▸ **What is asked**:
Lines containing the string "finishes" are to be counted; report the number and nothing more.
'''
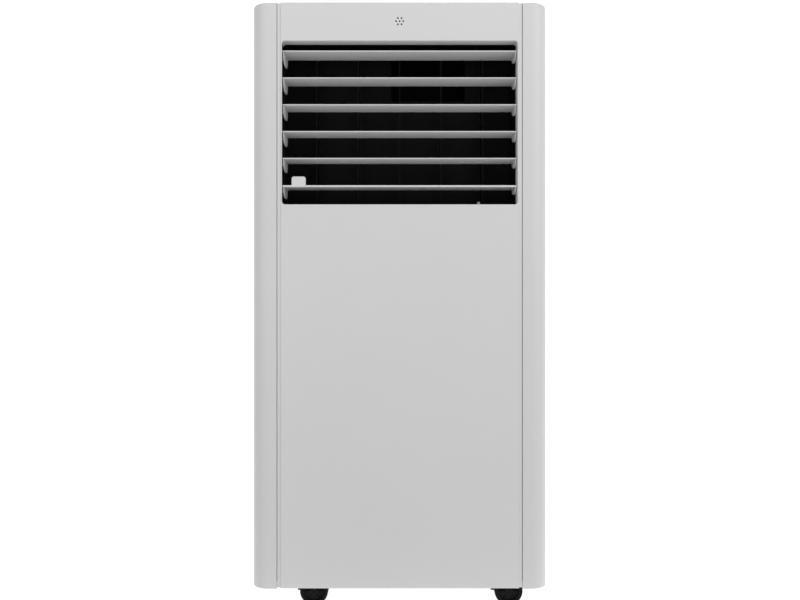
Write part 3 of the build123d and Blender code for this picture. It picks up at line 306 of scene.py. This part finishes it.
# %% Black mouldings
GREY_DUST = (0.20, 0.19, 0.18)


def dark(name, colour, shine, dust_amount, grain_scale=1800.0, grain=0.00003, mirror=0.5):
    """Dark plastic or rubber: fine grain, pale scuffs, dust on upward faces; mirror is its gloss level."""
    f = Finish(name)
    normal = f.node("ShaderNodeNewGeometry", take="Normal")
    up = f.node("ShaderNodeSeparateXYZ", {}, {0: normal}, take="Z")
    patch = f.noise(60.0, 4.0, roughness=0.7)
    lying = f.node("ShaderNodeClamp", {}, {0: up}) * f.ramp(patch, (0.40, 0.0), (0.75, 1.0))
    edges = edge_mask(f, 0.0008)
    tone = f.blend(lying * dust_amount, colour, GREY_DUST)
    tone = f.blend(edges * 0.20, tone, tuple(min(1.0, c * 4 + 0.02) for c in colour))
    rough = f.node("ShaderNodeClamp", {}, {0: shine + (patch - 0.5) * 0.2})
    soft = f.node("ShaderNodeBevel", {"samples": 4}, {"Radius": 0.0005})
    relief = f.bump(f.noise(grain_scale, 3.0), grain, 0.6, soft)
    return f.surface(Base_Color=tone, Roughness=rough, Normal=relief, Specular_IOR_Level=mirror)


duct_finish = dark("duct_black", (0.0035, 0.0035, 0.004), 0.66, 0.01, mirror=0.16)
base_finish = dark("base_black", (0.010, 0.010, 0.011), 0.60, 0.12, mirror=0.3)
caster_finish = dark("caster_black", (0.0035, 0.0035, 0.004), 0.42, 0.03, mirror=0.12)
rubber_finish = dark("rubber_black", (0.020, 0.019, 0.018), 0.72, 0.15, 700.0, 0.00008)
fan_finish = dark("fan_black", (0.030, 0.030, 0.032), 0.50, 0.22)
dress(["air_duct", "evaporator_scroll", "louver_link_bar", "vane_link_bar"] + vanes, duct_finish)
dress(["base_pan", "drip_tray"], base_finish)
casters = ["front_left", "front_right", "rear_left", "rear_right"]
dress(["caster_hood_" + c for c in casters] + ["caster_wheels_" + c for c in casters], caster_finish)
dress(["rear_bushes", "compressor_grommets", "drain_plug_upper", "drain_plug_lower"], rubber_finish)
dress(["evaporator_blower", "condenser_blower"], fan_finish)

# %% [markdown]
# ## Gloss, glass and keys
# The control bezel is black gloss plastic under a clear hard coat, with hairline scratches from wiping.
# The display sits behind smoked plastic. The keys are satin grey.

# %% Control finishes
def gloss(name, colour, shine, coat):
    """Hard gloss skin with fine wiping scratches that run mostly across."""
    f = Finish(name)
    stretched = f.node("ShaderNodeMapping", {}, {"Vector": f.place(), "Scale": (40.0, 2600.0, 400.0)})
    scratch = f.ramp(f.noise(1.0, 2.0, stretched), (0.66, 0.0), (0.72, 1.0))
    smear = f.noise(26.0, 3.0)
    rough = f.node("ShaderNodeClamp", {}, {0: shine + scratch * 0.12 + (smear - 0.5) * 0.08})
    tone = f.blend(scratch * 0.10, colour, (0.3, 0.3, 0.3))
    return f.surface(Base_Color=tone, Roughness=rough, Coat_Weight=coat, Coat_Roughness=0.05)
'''
▸ **Exercise solution**:
2